51. In accordance with the court’s ruling of 23/10/2017 herein and of 31/10/2017 in Election Petition No. 2 of 2017, the application for scrutiny is deferred for consideration during the full hearing of the Petition when the parties’ affidavit evidence filed herein shall have been subjected to cross-examination making the respective cases of the parties clearer and substantiated.
52. The application for leave to amend the Petition is declined for being time-barred by virtue of Section 76 of the Election Act.
53. In terms of section 48 of the Evidence Act, the Petitioner is entitled to adduce expert evidence, and the value of such expert evidence shall be determined at the full hearing upon the Petitioner qualifying the respective experts and upon necessary corroboration of their evidence to enable the Court arrive at its own independent decision on the matter subject of the expert opinion.

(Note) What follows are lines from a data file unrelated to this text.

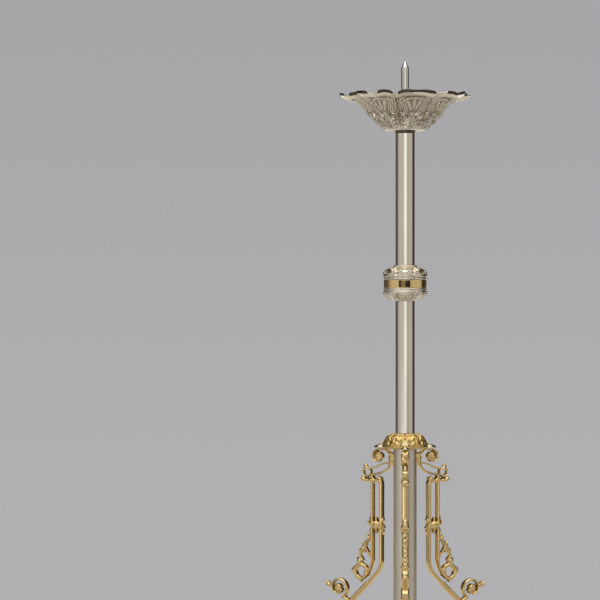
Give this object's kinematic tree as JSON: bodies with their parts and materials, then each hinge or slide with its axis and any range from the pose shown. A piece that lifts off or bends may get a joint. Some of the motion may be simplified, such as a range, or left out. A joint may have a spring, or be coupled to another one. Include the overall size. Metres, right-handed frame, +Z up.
{
  "type": "paschal candlestick",
  "caption": "Tall floor candlestick with a spiked, petalled drip pan on a banded tubular stem, carried by a wider column and a tripod of cast openwork scroll legs.",
  "frame": {"origin": "on the floor at the middle of the object's plan, 41.6 mm in front of the stem's axis", "axes": "+Z up along the stem towards the pricket, -Y towards the front leg, +X to the right of someone who faces the front leg"},
  "size_m": [0.3242, 0.2808, 1.1],
  "materials": {
    "silver_plate": "polished silver plate, a little warm",
    "gilt_brass": "polished gilt brass, with darker hollows",
    "bright_steel": "bright turned steel",
    "plain_brass": "plain turned brass, dulled",
    "glide_felt": "dark pressed felt"
  },
  "bodies": {
    "root": {"pricket": "bright_steel", "candle_seat": "silver_plate", "drip_pan": "silver_plate", "pan_collar": "plain_brass", "upper_tube": "silver_plate", "knop_upper_cup": "silver_plate", "knop_upper_ring": "silver_plate", "knop_band": "gilt_brass", "knop_lower_ring": "silver_plate", "knop_lower_cup": "silver_plate", "lower_tube": "silver_plate", "crown": "gilt_brass", "column_top_plug": "plain_brass", "column_tube": "silver_plate", "column_foot_plug": "plain_brass", "column_ferrule": "gilt_brass", "drop_finial": "gilt_brass", "tie_rod": "bright_steel", "leg_front": "gilt_brass", "upper_leg_screw_front": "gilt_brass", "lower_leg_screw_front": "gilt_brass", "foot_glide_front": "glide_felt", "leg_right": "gilt_brass", "upper_leg_screw_right": "gilt_brass", "lower_leg_screw_right": "gilt_brass", "foot_glide_right": "glide_felt", "leg_left": "gilt_brass", "upper_leg_screw_left": "gilt_brass", "lower_leg_screw_left": "gilt_brass", "foot_glide_left": "glide_felt"}
  },
  "joints": []
}
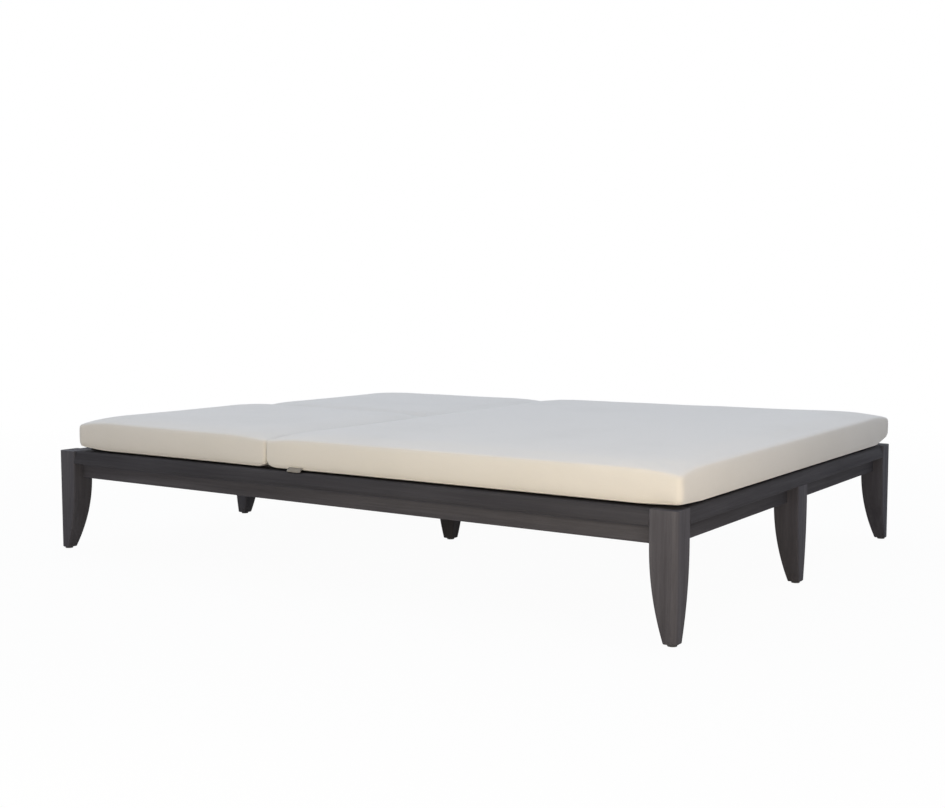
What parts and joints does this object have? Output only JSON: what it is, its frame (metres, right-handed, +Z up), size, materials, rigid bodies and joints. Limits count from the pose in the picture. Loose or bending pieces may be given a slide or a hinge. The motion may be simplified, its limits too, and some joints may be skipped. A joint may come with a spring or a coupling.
{
  "type": "double chaise lounger",
  "caption": "Low double chaise lounger: slatted hardwood frame on tapered legs, separately tilting backrests on props, one wide seat cushion and loose back cushions.",
  "frame": {"origin": "on the floor, under the middle of the frame", "axes": "+X towards the foot end, +Y towards the far side, +Z up; near is -Y and head is -X"},
  "size_m": [2, 1.52, 0.3873],
  "materials": {
    "stained_wood": "charcoal stain, open grain",
    "deck_wood": "charcoal stain, open grain",
    "glide_plastic": "moulded",
    "steel": "stainless, brushed",
    "cushion_cloth": "fine outdoor weave, matte",
    "foam": "open-cell foam",
    "tag_cloth": "plain woven tape"
  },
  "bodies": {
    "root": {"leg_foot_near": "stained_wood", "leg_foot_far": "stained_wood", "leg_head_near": "stained_wood", "leg_head_far": "stained_wood", "leg_foot_middle": "stained_wood", "leg_head_middle": "stained_wood", "leg_centre": "stained_wood", "side_board_near": "stained_wood", "side_board_far": "stained_wood", "end_board_foot": "stained_wood", "end_board_head": "stained_wood", "side_apron_near": "stained_wood", "side_apron_far": "stained_wood", "end_apron_foot_near": "stained_wood", "end_apron_foot_far": "stained_wood", "end_apron_head_near": "stained_wood", "end_apron_head_far": "stained_wood", "centre_beam_seat": "deck_wood", "centre_beam_head": "deck_wood", "hinge_cross_rail": "deck_wood", "slat_cleats": "deck_wood", "corner_braces": "deck_wood", "seat_slats": "deck_wood", "notch_strip_near_side": "deck_wood", "notch_strip_near_centre": "deck_wood", "notch_strip_far_side": "deck_wood", "notch_strip_far_centre": "deck_wood", "leg_glides": "glide_plastic", "corner_bolts": "steel", "frame_screws": "steel", "hinge_leaves_fixed": "steel", "hinge_pins": "steel", "seat_cushion_cover": "cushion_cloth", "seat_cushion_core": "foam", "cushion_tag": "tag_cloth"},
    "backrest_near": {"back_hinge_rail_near": "deck_wood", "back_head_rail_near": "deck_wood", "back_stiles_near": "deck_wood", "back_slats_near": "deck_wood", "back_screws_near": "steel", "hinge_leaves_near": "steel", "prop_lugs_near": "steel", "prop_bolts_near": "steel"},
    "prop_near": {"prop_arms_near": "deck_wood", "prop_bar_near": "steel"},
    "cushion_near": {"back_cushion_near_cover": "cushion_cloth", "back_cushion_near_core": "foam"},
    "backrest_far": {"back_hinge_rail_far": "deck_wood", "back_head_rail_far": "deck_wood", "back_stiles_far": "deck_wood", "back_slats_far": "deck_wood", "back_screws_far": "steel", "hinge_leaves_far": "steel", "prop_lugs_far": "steel", "prop_bolts_far": "steel"},
    "prop_far": {"prop_arms_far": "deck_wood", "prop_bar_far": "steel"},
    "cushion_far": {"back_cushion_far_cover": "cushion_cloth", "back_cushion_far_core": "foam"}
  },
  "joints": [
    {"name": "backrest_near_tilt", "type": "hinge", "parent": "root", "child": "backrest_near", "pos_m": [-0.191, -0.35, 0.297], "axis": [0, 1, 0], "range_deg": [0, 60]},
    {"name": "prop_near_swing", "type": "hinge", "parent": "backrest_near", "child": "prop_near", "pos_m": [-0.49788, -0.35, 0.24], "axis": [0, 1, 0], "range_deg": [-120, 0]},
    {"name": "cushion_near_ride", "type": "slide", "parent": "backrest_near", "child": "cushion_near", "axis": [-1, 0, 0], "range_m": [0, 0.07854]},
    {"name": "backrest_far_tilt", "type": "hinge", "parent": "root", "child": "backrest_far", "pos_m": [-0.191, 0.35, 0.297], "axis": [0, 1, 0], "range_deg": [0, 60]},
    {"name": "prop_far_swing", "type": "hinge", "parent": "backrest_far", "child": "prop_far", "pos_m": [-0.49788, 0.35, 0.24], "axis": [0, 1, 0], "range_deg": [-120, 0]},
    {"name": "cushion_far_ride", "type": "slide", "parent": "backrest_far", "child": "cushion_far", "axis": [-1, 0, 0], "range_m": [0, 0.07854]}
  ],
  "couplings": [
    {"joint": "prop_near_swing", "follows": "backrest_near_tilt", "ratio": -2},
    {"joint": "cushion_near_ride", "follows": "backrest_near_tilt", "m_per_rad": 0.075},
    {"joint": "prop_far_swing", "follows": "backrest_far_tilt", "ratio": -2},
    {"joint": "cushion_far_ride", "follows": "backrest_far_tilt", "m_per_rad": 0.075}
  ]
}
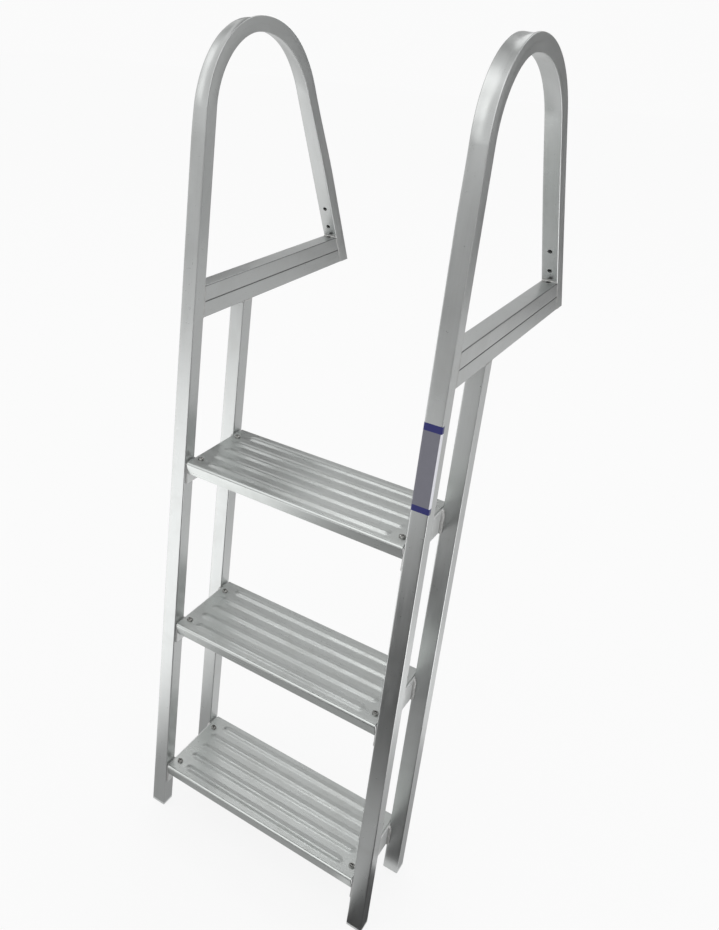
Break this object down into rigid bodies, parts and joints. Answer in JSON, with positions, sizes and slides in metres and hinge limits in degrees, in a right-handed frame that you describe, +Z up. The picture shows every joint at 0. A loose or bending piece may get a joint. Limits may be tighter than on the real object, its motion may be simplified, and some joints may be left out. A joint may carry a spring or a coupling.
{
  "type": "dock ladder",
  "caption": "Fixed aluminium dock ladder: two bent square-tube side frames with hand hoops and deck rails, joined by beaded treads, hung on the edge of a dock.",
  "frame": {"origin": "where the back of the right rear leg meets the underside of the right deck rail, midway across the tube: the edge of the dock", "axes": "+Z up, +Y onto the dock, +X to the right of somebody climbing the ladder"},
  "size_m": [0.418, 0.505, 1.374],
  "materials": {
    "tube_aluminium": "satin extruded",
    "tread_aluminium": "satin pressed sheet",
    "bracket_aluminium": "satin mill"
  },
  "bodies": {
    "root": {"right_hoop_rail": "tube_aluminium", "right_deck_rail_lower": "tube_aluminium", "right_deck_rail_upper": "tube_aluminium", "right_rear_leg": "tube_aluminium", "left_hoop_rail": "tube_aluminium", "left_deck_rail_lower": "tube_aluminium", "left_deck_rail_upper": "tube_aluminium", "left_rear_leg": "tube_aluminium", "bottom_tread": "tread_aluminium", "bottom_right_bracket": "bracket_aluminium", "bottom_left_bracket": "bracket_aluminium", "middle_tread": "tread_aluminium", "middle_right_bracket": "bracket_aluminium", "middle_left_bracket": "bracket_aluminium", "top_tread": "tread_aluminium", "top_right_bracket": "bracket_aluminium", "top_left_bracket": "bracket_aluminium"}
  },
  "joints": []
}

54. The KIEMS kits and the storage disks are part of the election materials the original whereof will be presented before the Court at hearing and at scrutiny, if the court so orders, along with the ballot boxes and other election materials as the Court may, upon the hearing, order.
55. However, the petitioner is by virtue of Article 35 of the Constitution entitled to access information in the election by enforcement of the provisions of regulation 15  of the Election (Technology) Regulations, 2017. As the IEBC is under Regulations 14 and 17 of the said Regulations required to ensure integrity and to maintain custody of the original of the data on all electronic data relating to an election, the access of information contained in the KIEMS kits and SD cards for the election subject of the petition must be on read only format.
56. The court has discretion to order the filing of additional or further affidavits under Rules 12  and 15  [h] of the Election Petition Rules, 2017. How could the court refuse what is granted by the Constitution and Statute, if it can be done consistently with the enabling statute?
57. Of course, the discretion to allow filing of further and additional affidavits does not, as that would be ultra vires the provisions of section 76 of the Elections Act, extend to allowing, out of the prescribed time, the introduction of amendments to the Petition as filed. The Respondents are in fair hearing entitled to adequate time and facility to file responses to the additional/further affidavits, and there must, therefore, be an injunction against making affidavits that introduce new cause of action or expand the present petition to the prejudice of the respondents.
58. Needless to state, the affidavits shall not, save with the consent of the parties, be deemed as evidence in the Petition without their deponents being subjected to cross-examination. Accordingly, the deponents of the additional affidavits by the Petitioner and any affidavits filed by way of the reply thereto by the respondents shall together with deponents of the already existing affidavits be subjected to cross-examination at the hearing, failing any consent as to their admission into evidence without cross-examination.
59. Finally, the Petitioner cannot object that the 3rd respondent has in the Response introduced a 'counter-claim' against him. This the 3rd respondent is entitled to do by Rule 11 (6) of the Election (Parliamentary and County Elections) Petitions Rules 2017 which provides as follows:
“Where the petitioner claims the seat in issue for himself or herself or any other person, the response to a petition shall state the facts upon which the respondent relies to prove that the petitioner was not duly elected in the same manner as if the respondent had presented a petition against the election of that person.”
The Court does not, therefore, find any merit in this objection.
60. Accordingly, for the reasons set out above, the court makes the following orders on the Notice of Motion dated 11/10/2017 and 4/10/2017,
1. The Petitioner’s application for scrutiny of votes including the KIEMS kits is deferred until the hearing of the evidence at the full hearing of the petition.
2. The Petitioner’s application for leave to amend the petition is declined.
3. The 1st and 2nd Respondents shall within seven  days on a date and time to be agreed between the parties give to the Petitioner and or his appointed representatives access to the KIEMS kits and Storage Disks used for the election of 8/8/2017 at the Eldama Ravine Constituency’s all 154 polling stations, on a Read-Only access formats.
4. The Petitioner shall have the leave of court to file and serve additional affidavits by his proposed experts in handwriting, ICT, data analysis and statistics within (7) days of his being granted access to the information in KIEMS kits and SD cards under Order No. (3) above.
5. The respondents may within 7 days of service of the additional affidavits under Order No. (4) above file affidavits in response thereto within 7 days.
6. Thereafter, the petition shall come up for further hearing on dates to be fixed in consultation with the parties.
61. The costs shall be in the cause.
DATED AND DELIVERED THIS 4TH DAY OF DECEMBER, 2017.
EDWARD M. MURIITHI
Mr. Biko instructed by M/S Prof. Tom Ojienda & Associates, Advocates for the Petitioner
Mr. Kahiga instructed by M/S Mirugi Kariuki & Co. for the 1st and 2nd Respondent
Mr. Kipkoech instructed by Gordon Ogola, Kipkoech & Co. Advocates for 3rd Respondent.